E indo, assim, entre as matas espessas, deu de cara com um homem enorme, muito moreno, de longa barba negra e de olhos turvos, cujas vestiduras quase tocavam o chão.
O monge perguntou-lhe aonde ia, pois seguia num caminho indefinido. O homem respondeu que o cavalo, que ele trazia, se soltara e fugira para alguns campos, que ficavam do outro lado da floresta.

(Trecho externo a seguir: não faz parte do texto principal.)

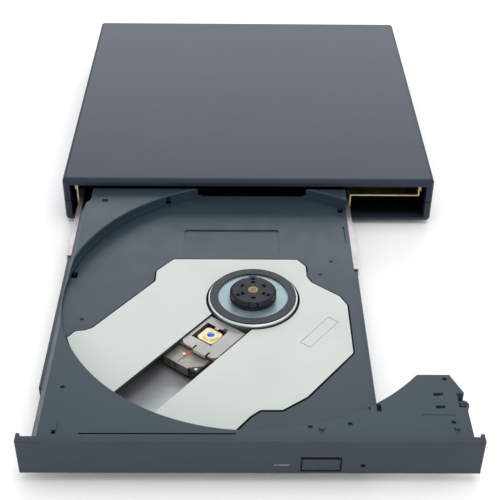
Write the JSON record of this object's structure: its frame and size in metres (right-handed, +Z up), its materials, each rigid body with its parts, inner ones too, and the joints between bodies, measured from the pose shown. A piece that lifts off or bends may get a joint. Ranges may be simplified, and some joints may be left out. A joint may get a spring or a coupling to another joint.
{
  "type": "external dvd drive",
  "caption": "Slim external disc drive: low square case, tray out on steel rails, hub with claws, pickup on a diagonal slot, eject button and latch.",
  "frame": {"origin": "centre of the case's footprint on the plane that its feet stand on", "axes": "+Y from the tray's bezel to the back of the case, +Z up, +X to the right seen from the bezel"},
  "size_m": [0.136, 0.261, 0.0192],
  "materials": {
    "case_plastic": "fine matt, slightly blue grey",
    "tray_plastic": "satin moulded slate",
    "bezel_plastic": "fine matt",
    "black_plastic": "satin",
    "white_plastic": "satin",
    "cream_plastic": "satin",
    "clear_plastic": "clear, frosted end",
    "rubber_black": "matt",
    "rubber_grey": "matt",
    "pale_paint": "smooth satin",
    "zinc_steel": "zinc plated",
    "gold_steel": "plated, faintly golden",
    "bright_steel": "brushed",
    "dark_steel": "blackened",
    "chrome_steel": "ground",
    "brass": "turned",
    "cast_metal": "die cast",
    "magnet": "sintered",
    "board_green": "solder mask",
    "lens_glass": "coated"
  },
  "bodies": {
    "base": {"bottom_shell": "case_plastic", "top_shell": "case_plastic", "rubber_feet": "rubber_black", "case_screws": "dark_steel", "bridge_board": "board_green", "bridge_connector": "black_plastic", "usb_socket": "zinc_steel", "power_socket": "black_plastic", "drive_base": "gold_steel", "drive_cover": "gold_steel", "cover_screws": "zinc_steel", "drive_connector": "black_plastic", "left_guide": "black_plastic", "right_guide": "black_plastic"},
    "left_rail_body": {"left_rail": "bright_steel"},
    "right_rail_body": {"right_rail": "bright_steel"},
    "tray_body": {"tray": "tray_plastic", "tray_shield": "bright_steel", "tray_board": "board_green", "tray_screws": "zinc_steel", "bezel": "bezel_plastic", "light_pipe": "clear_plastic", "switch_board": "board_green", "eject_switch": "black_plastic", "traverse_plate": "pale_paint", "dampers": "rubber_grey", "spindle_base": "zinc_steel", "stator": "dark_steel", "bearing_sleeve": "brass", "guide_rods": "chrome_steel", "rod_clamps": "black_plastic", "screw_bracket": "zinc_steel", "sled_motor": "zinc_steel", "latch_spring": "chrome_steel", "solenoid": "black_plastic", "kicker_spring": "chrome_steel", "roller_pin": "dark_steel"},
    "spindle_body": {"turntable": "bright_steel", "turntable_ring": "rubber_grey", "disc_hub": "black_plastic", "claw_springs": "chrome_steel", "spindle_shaft": "chrome_steel", "hub_bush": "brass", "rotor_magnet": "magnet"},
    "claw_1_body": {"hub_claw_1": "black_plastic"},
    "claw_2_body": {"hub_claw_2": "black_plastic"},
    "claw_3_body": {"hub_claw_3": "black_plastic"},
    "sled_body": {"pickup_body": "cast_metal", "pickup_cover": "bright_steel", "pickup_front_cover": "bright_steel", "nut_arm": "white_plastic", "focus_magnets": "magnet"},
    "lens_body": {"lens_holder": "cream_plastic", "lens": "lens_glass"},
    "lead_screw_body": {"lead_screw": "chrome_steel"},
    "button_body": {"eject_button": "bezel_plastic"},
    "latch_body": {"latch_lever": "white_plastic"},
    "solenoid_plunger_body": {"solenoid_plunger": "chrome_steel"},
    "kicker_body": {"kicker_plunger": "black_plastic"},
    "roller_body": {"ear_roller": "black_plastic"}
  },
  "joints": [
    {"name": "tray_slide", "type": "slide", "parent": "base", "child": "tray_body", "axis": [0, 1, 0], "range_m": [0, 0.125]},
    {"name": "left_rail_slide", "type": "slide", "parent": "base", "child": "left_rail_body", "axis": [0, 1, 0], "range_m": [0, 0.0625]},
    {"name": "right_rail_slide", "type": "slide", "parent": "base", "child": "right_rail_body", "axis": [0, 1, 0], "range_m": [0, 0.0625]},
    {"name": "spindle_spin", "type": "hinge", "parent": "tray_body", "child": "spindle_body", "pos_m": [0.0012, -0.1258, 0.0119], "axis": [0, 0, 1], "continuous": true},
    {"name": "claw_1_press", "type": "slide", "parent": "spindle_body", "child": "claw_1_body", "axis": [0, -1, 0], "range_m": [0, 0.0006], "stiffness_N_per_m": 300},
    {"name": "claw_2_press", "type": "slide", "parent": "spindle_body", "child": "claw_2_body", "axis": [0.866, 0.5, 0], "range_m": [0, 0.0006], "stiffness_N_per_m": 300},
    {"name": "claw_3_press", "type": "slide", "parent": "spindle_body", "child": "claw_3_body", "axis": [-0.866, 0.5, 0], "range_m": [0, 0.0006], "stiffness_N_per_m": 300},
    {"name": "pickup_slide", "type": "slide", "parent": "tray_body", "child": "sled_body", "axis": [-0.6157, -0.788, 0], "range_m": [0, 0.036]},
    {"name": "lead_screw_spin", "type": "hinge", "parent": "tray_body", "child": "lead_screw_body", "pos_m": [-0.03203, -0.14299, 0.0074], "axis": [-0.6157, -0.788, 0], "range_deg": [0, 4320]},
    {"name": "lens_focus", "type": "slide", "parent": "sled_body", "child": "lens_body", "axis": [0, 0, 1], "range_m": [-0.0004, 0.0004], "stiffness_N_per_m": 40},
    {"name": "eject_button_press", "type": "slide", "parent": "tray_body", "child": "button_body", "axis": [0, 1, 0], "range_m": [0, 0.0004], "stiffness_N_per_m": 800},
    {"name": "latch_swing", "type": "hinge", "parent": "tray_body", "child": "latch_body", "pos_m": [0.042, -0.182, 0.0124], "axis": [0, 0, 1], "range_deg": [0, 7]},
    {"name": "plunger_slide", "type": "slide", "parent": "tray_body", "child": "solenoid_plunger_body", "axis": [0, -1, 0], "range_m": [0, 0.00135], "stiffness_N_per_m": 81},
    {"name": "kicker_push", "type": "slide", "parent": "tray_body", "child": "kicker_body", "axis": [0, -1, 0], "range_m": [0, 0.002], "stiffness_N_per_m": 300, "deforming": ["kicker_spring"]},
    {"name": "ear_roller_spin", "type": "hinge", "parent": "tray_body", "child": "roller_body", "pos_m": [0.0602, -0.1765, 0.0129], "axis": [0, 0, 1], "continuous": true}
  ],
  "couplings": [
    {"joint": "left_rail_slide", "follows": "tray_slide", "ratio": 0.5},
    {"joint": "right_rail_slide", "follows": "tray_slide", "ratio": 0.5},
    {"joint": "lead_screw_spin", "follows": "pickup_slide", "rad_per_m": 2094.4},
    {"joint": "latch_swing", "follows": "plunger_slide", "rad_per_m": 90.253}
  ]
}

E com isso, continuaram conversando até que se depararam com um rio que traspassava um vale aberto na mesma mata. Como era muito profundo, cuidaram de procurar um vau. E, parecendo-lhes que em certa parte poderiam passar, o monge quis descalçar-se, mas o homem não permitiu de forma alguma, dizendo que era maior de corpo e que, seguramente, o conduziria sobre ombro. E tanto insistiu que o monge não pôde escusar-se do convite.

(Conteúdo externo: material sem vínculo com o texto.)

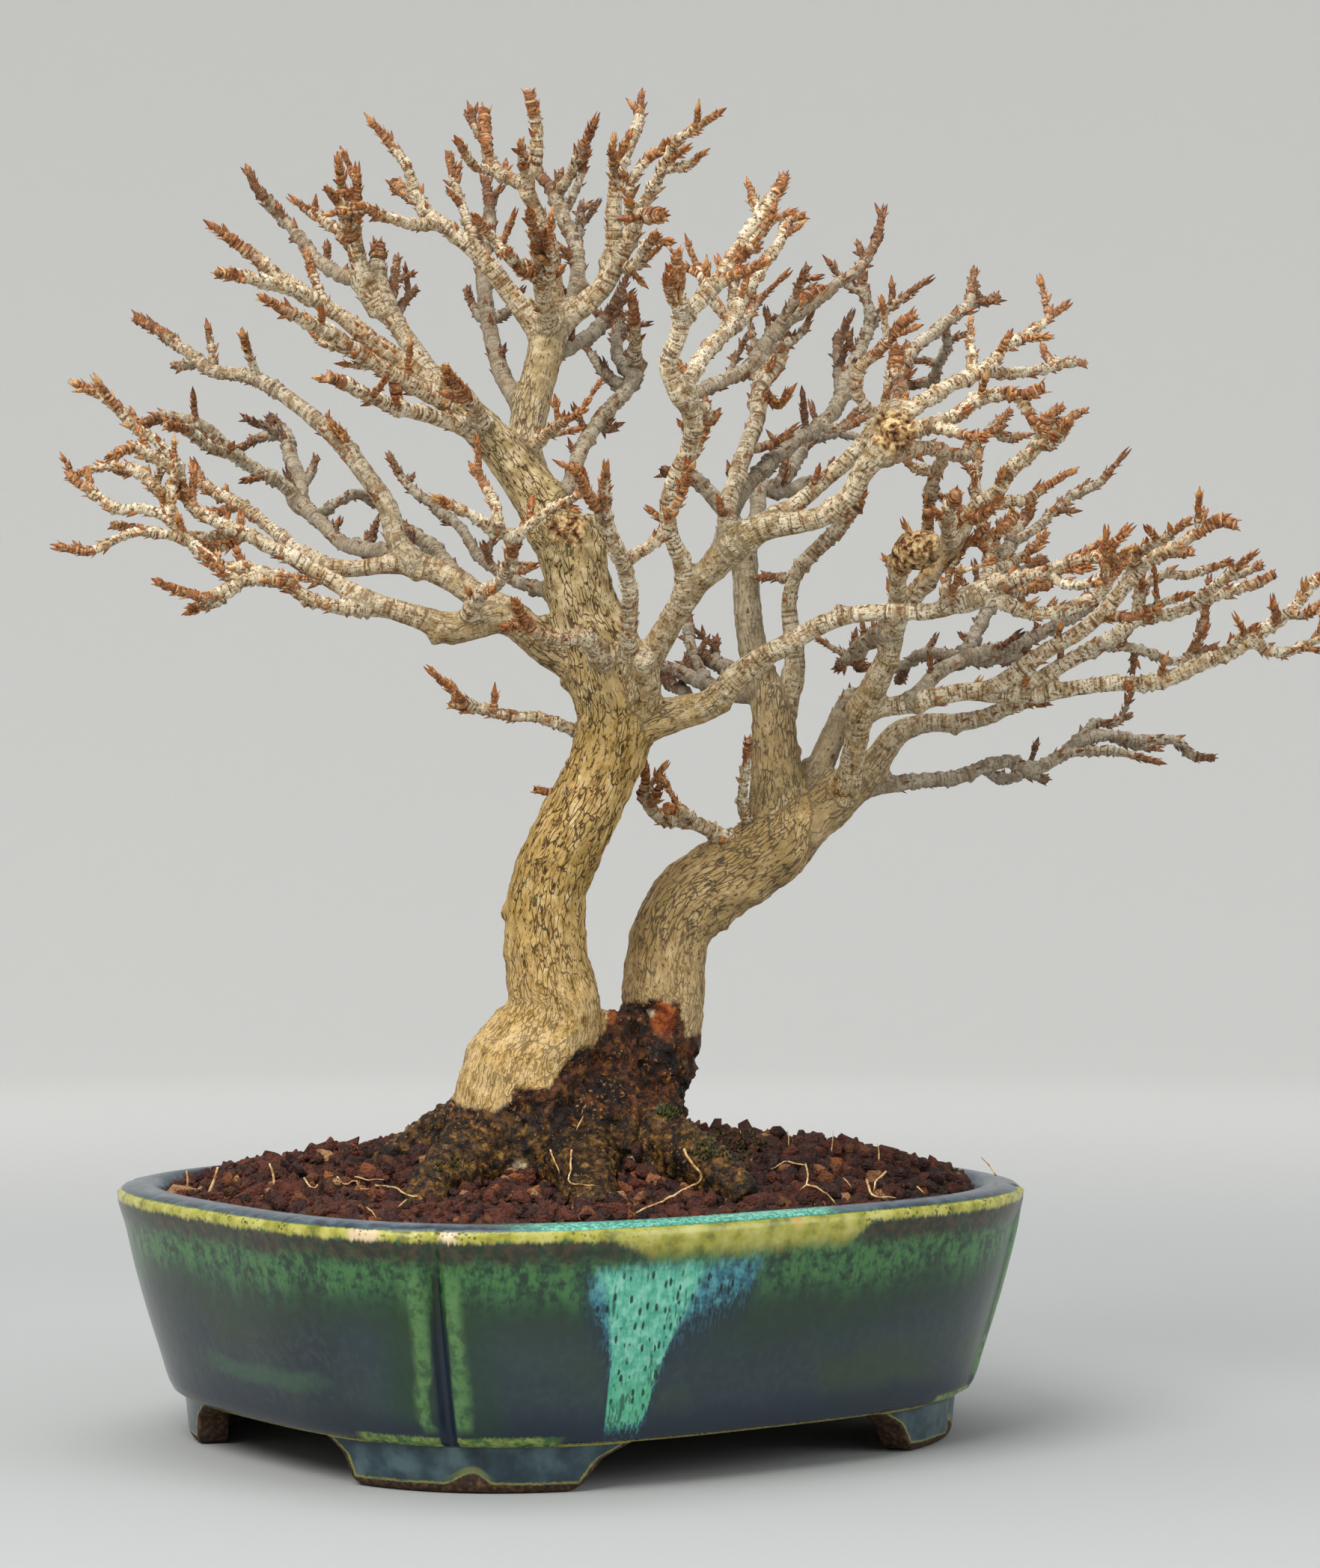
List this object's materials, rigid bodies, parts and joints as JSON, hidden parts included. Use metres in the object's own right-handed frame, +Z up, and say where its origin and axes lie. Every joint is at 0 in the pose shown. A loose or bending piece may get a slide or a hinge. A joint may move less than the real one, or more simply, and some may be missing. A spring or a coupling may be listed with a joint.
{
  "type": "trident maple bonsai in a glazed pot",
  "caption": "Bare twin-trunk trident maple bonsai with fine ramified branches, rooted in grit in a footed, glazed ceramic pot with rounded corners.",
  "frame": {"origin": "on the ground, under the middle of the whole part's outline seen from above", "axes": "+Z up, +X along the pot's long side to the right, +Y along its short side to the back"},
  "size_m": [0.3168, 0.2708, 0.3765],
  "materials": {
    "glaze": "glossy running glaze, dark slate teal with green, lime and turquoise runs",
    "grit": "porous red-brown grains",
    "bark": "flaking tan bark, brown ringed twigs",
    "net": "matte mesh",
    "wire": "bronze-coloured soft wire"
  },
  "bodies": {
    "root": {"pot": "glaze", "soil": "grit", "tree": "bark", "drain_screen_left": "net", "drain_screen_right": "net", "screen_clip_left": "wire", "screen_clip_right": "wire"}
  },
  "joints": []
}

E assim, posto o monge sobre as espáduas, já intentava o homem adentrar no rio, quando o monge lhe viu os pés, para o qual ainda não havia olhado, e apercebeu-se que eram muito diferentes dos de qualquer outro homem. Com isso, tendo alguma desconfiança, quis soltar-se, mas não conseguiu, pois o homem começou a entrar na água, tomando a direção em que ela era mais profunda e avolumada.
Vendo isso, o monge começou a confiar-se a Deus e a invocar o nome de Jesus Cristo para livrá-lo do perigo. E, naquele instante, aquele homem, que era o Diabo, o soltou na margem do rio, desaparecendo com um estrondo tão grande que as areias do rio se agitaram e as próximas azinheiras foram soltas e arrancadas.
O monge desfaleceu e, quando voltou a si, voltou ao seu mosteiro, louvando a Deus, que de tão grande perigo o havia livrado.
Ilustrações: PS/Copilot.
1Alexandre de Alexandre (1461 – 1523), escritor e jurista napolitano.